INSTRUCTION: A precise retyping is required of every line from the one containing "Write part 2" down to the one containing "node material, built", both included, and of no other line.

TASK INPUTS:
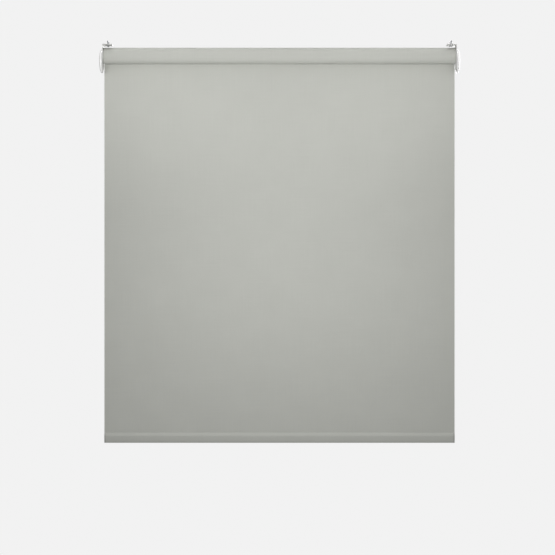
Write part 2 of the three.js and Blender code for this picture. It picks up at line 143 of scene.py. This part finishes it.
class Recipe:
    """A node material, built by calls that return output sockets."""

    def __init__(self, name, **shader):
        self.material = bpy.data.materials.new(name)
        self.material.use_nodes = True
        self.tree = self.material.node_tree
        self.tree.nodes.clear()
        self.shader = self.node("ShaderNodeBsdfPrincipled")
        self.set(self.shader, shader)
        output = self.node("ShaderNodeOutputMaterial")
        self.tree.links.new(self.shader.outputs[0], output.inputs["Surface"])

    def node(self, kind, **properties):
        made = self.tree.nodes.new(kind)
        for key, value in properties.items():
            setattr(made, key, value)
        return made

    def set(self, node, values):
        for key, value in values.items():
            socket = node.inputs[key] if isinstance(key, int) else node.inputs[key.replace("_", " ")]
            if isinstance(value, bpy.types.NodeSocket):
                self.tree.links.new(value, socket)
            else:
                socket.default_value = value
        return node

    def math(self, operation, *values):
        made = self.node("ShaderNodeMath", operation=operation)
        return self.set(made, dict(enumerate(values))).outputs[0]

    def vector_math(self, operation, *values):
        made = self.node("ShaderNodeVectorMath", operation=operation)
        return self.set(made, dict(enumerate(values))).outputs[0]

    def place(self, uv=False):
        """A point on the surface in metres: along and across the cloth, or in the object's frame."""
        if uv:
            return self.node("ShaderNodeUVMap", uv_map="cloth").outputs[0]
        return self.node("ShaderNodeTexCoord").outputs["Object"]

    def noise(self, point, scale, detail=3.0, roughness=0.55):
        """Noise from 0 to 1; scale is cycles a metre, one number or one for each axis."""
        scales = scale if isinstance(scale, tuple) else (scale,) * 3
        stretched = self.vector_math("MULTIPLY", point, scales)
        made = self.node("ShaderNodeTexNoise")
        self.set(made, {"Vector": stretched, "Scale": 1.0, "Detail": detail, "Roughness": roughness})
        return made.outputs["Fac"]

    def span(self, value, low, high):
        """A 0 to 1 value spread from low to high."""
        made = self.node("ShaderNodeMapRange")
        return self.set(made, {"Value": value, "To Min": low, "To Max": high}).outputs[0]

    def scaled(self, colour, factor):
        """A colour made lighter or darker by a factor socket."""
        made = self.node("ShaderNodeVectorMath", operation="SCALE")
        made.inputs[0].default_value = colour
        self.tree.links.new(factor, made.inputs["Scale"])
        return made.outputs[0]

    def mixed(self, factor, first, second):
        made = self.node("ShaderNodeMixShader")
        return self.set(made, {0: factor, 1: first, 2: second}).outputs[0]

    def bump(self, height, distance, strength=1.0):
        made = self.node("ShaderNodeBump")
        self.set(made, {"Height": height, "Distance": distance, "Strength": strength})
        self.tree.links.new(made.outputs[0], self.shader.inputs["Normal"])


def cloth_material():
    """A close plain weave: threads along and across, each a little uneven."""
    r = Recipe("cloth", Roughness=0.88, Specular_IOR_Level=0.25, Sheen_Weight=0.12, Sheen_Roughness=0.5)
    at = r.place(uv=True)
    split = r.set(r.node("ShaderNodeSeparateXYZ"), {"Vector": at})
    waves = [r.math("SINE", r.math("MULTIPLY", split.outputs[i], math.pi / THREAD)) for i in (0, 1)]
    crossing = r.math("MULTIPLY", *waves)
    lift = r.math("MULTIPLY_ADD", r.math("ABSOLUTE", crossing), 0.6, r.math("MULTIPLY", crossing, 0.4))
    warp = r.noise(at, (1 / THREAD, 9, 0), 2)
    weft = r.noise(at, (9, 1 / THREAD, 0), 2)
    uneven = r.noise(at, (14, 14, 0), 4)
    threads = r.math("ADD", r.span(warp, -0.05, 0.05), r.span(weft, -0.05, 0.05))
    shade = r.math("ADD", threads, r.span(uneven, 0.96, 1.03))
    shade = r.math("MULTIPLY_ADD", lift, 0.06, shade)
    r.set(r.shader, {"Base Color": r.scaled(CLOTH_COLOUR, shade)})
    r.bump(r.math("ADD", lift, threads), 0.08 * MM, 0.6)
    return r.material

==

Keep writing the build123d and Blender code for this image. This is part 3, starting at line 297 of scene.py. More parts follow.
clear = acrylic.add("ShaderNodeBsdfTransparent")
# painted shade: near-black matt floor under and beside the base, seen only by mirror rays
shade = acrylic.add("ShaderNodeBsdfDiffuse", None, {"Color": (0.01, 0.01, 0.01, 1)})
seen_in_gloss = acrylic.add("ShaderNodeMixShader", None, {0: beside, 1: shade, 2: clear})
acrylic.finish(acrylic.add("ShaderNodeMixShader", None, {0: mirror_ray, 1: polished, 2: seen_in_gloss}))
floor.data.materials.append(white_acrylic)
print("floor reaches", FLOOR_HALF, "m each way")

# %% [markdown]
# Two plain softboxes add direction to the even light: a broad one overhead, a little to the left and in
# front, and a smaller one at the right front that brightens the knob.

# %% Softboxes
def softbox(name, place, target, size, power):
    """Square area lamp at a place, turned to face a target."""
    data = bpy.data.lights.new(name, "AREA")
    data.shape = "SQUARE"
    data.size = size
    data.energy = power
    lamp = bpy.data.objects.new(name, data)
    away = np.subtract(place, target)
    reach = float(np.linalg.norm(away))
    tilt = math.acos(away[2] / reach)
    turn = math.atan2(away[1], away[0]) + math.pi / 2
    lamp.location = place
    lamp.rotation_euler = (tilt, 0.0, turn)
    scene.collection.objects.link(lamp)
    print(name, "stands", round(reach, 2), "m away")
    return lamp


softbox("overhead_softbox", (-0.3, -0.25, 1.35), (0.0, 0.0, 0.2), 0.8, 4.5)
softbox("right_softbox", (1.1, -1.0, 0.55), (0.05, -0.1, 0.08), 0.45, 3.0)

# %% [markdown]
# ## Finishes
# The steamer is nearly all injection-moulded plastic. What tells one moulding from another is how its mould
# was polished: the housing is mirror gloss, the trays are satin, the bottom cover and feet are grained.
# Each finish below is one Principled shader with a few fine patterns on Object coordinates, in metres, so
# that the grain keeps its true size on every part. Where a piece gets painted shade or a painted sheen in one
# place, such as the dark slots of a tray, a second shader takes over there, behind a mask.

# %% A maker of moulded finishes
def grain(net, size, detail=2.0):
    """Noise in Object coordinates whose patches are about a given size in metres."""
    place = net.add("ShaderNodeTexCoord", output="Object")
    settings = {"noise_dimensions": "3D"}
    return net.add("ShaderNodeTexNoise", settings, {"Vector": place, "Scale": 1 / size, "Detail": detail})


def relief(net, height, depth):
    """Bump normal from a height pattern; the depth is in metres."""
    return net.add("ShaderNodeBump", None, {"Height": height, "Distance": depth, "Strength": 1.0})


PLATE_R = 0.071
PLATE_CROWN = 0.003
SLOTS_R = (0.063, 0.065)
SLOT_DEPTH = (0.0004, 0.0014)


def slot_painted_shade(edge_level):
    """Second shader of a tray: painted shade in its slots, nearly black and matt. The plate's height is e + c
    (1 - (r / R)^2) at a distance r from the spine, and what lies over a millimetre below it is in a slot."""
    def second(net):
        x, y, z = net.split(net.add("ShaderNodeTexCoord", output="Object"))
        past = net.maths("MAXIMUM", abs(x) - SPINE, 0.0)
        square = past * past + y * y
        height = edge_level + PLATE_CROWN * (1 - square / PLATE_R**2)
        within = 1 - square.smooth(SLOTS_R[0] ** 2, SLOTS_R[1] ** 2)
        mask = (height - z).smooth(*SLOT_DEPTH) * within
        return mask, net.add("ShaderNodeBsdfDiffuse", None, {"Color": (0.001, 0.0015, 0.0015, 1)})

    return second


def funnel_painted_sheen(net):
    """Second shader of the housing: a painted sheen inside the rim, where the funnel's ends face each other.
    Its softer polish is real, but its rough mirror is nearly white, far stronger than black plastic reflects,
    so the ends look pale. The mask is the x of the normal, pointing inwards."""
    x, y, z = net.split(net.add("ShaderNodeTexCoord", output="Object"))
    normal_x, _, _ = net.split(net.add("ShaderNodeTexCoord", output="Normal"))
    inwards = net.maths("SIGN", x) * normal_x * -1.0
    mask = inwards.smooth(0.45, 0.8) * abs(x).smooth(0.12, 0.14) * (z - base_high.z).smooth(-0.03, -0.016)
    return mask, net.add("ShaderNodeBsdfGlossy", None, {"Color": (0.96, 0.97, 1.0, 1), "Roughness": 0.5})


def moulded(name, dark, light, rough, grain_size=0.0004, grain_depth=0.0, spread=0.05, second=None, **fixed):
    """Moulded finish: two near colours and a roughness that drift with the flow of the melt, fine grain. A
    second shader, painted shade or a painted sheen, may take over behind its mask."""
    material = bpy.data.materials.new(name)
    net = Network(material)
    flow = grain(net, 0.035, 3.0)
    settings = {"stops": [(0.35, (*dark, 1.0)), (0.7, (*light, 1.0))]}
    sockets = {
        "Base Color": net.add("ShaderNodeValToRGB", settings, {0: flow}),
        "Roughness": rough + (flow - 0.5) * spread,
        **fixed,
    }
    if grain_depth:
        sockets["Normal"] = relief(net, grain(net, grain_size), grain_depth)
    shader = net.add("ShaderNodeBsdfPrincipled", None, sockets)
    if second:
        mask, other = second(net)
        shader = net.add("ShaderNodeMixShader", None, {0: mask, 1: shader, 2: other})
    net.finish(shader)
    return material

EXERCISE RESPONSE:
Write part 2 of the three.js and Blender code for this picture. It picks up at line 143 of scene.py. This part finishes it.
class Recipe:
    """A node material, built by calls that return output sockets."""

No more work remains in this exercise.